**Directions for this task:**
Restate the full set of records exactly, without adding or dropping a word.

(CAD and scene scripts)
───
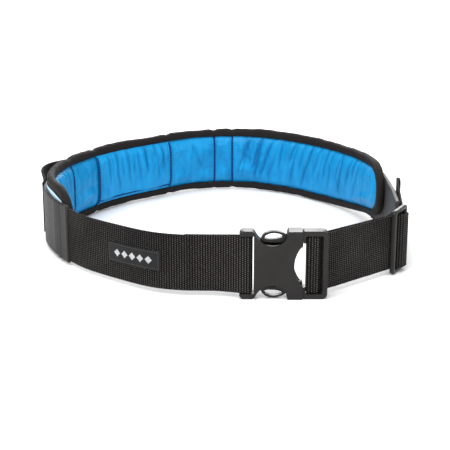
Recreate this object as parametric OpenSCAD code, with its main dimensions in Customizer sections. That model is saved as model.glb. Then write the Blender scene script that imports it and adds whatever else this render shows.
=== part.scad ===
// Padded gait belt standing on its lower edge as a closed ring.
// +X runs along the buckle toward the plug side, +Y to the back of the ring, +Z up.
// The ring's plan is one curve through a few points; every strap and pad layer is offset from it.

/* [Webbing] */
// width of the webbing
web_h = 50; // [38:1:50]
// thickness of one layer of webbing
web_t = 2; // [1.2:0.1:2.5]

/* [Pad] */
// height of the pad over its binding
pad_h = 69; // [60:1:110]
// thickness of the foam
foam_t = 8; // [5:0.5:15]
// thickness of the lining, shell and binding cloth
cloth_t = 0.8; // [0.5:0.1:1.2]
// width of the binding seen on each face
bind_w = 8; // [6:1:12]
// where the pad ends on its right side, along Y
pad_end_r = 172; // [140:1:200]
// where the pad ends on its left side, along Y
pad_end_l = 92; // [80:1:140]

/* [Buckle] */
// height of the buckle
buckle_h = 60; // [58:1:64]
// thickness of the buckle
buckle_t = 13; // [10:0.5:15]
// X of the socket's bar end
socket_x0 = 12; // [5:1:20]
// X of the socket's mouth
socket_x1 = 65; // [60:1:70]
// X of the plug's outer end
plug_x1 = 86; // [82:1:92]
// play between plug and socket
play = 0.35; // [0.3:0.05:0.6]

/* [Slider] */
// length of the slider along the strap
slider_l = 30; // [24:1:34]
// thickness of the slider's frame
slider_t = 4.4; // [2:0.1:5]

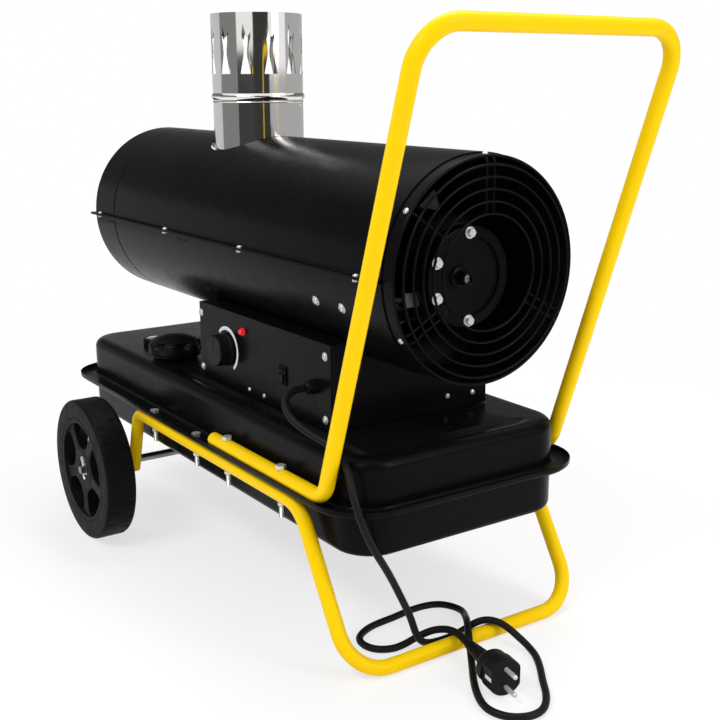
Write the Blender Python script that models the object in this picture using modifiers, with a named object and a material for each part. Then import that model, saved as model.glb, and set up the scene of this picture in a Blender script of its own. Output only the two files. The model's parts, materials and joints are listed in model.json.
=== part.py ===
───
**Result:**
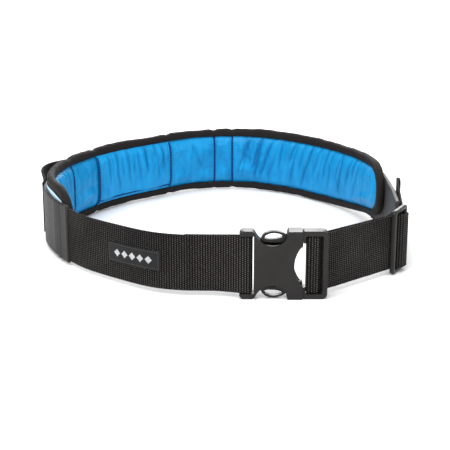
Recreate this object as parametric OpenSCAD code, with its main dimensions in Customizer sections. That model is saved as model.glb. Then write the Blender scene script that imports it and adds whatever else this render shows.
=== part.scad ===
// Padded gait belt standing on its lower edge as a closed ring.
// +X runs along the buckle toward the plug side, +Y to the back of the ring, +Z up.
// The ring's plan is one curve through a few points; every strap and pad layer is offset from it.

/* [Webbing] */
// width of the webbing
web_h = 50; // [38:1:50]
// thickness of one layer of webbing
web_t = 2; // [1.2:0.1:2.5]

/* [Pad] */
// height of the pad over its binding
pad_h = 69; // [60:1:110]
// thickness of the foam
foam_t = 8; // [5:0.5:15]
// thickness of the lining, shell and binding cloth
cloth_t = 0.8; // [0.5:0.1:1.2]
// width of the binding seen on each face
bind_w = 8; // [6:1:12]
// where the pad ends on its right side, along Y
pad_end_r = 172; // [140:1:200]
// where the pad ends on its left side, along Y
pad_end_l = 92; // [80:1:140]

/* [Buckle] */
// height of the buckle
buckle_h = 60; // [58:1:64]
// thickness of the buckle
buckle_t = 13; // [10:0.5:15]
// X of the socket's bar end
socket_x0 = 12; // [5:1:20]
// X of the socket's mouth
socket_x1 = 65; // [60:1:70]
// X of the plug's outer end
plug_x1 = 86; // [82:1:92]
// play between plug and socket
play = 0.35; // [0.3:0.05:0.6]

/* [Slider] */
// length of the slider along the strap
slider_l = 30; // [24:1:34]
// thickness of the slider's frame
slider_t = 4.4; // [2:0.1:5]

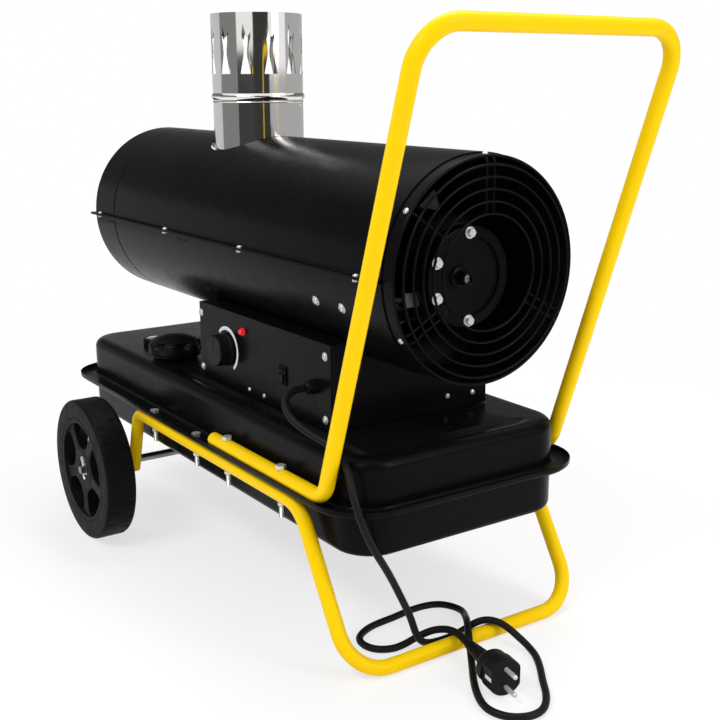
Write the Blender Python script that models the object in this picture using modifiers, with a named object and a material for each part. Then import that model, saved as model.glb, and set up the scene of this picture in a Blender script of its own. Output only the two files. The model's parts, materials and joints are listed in model.json.
=== part.py ===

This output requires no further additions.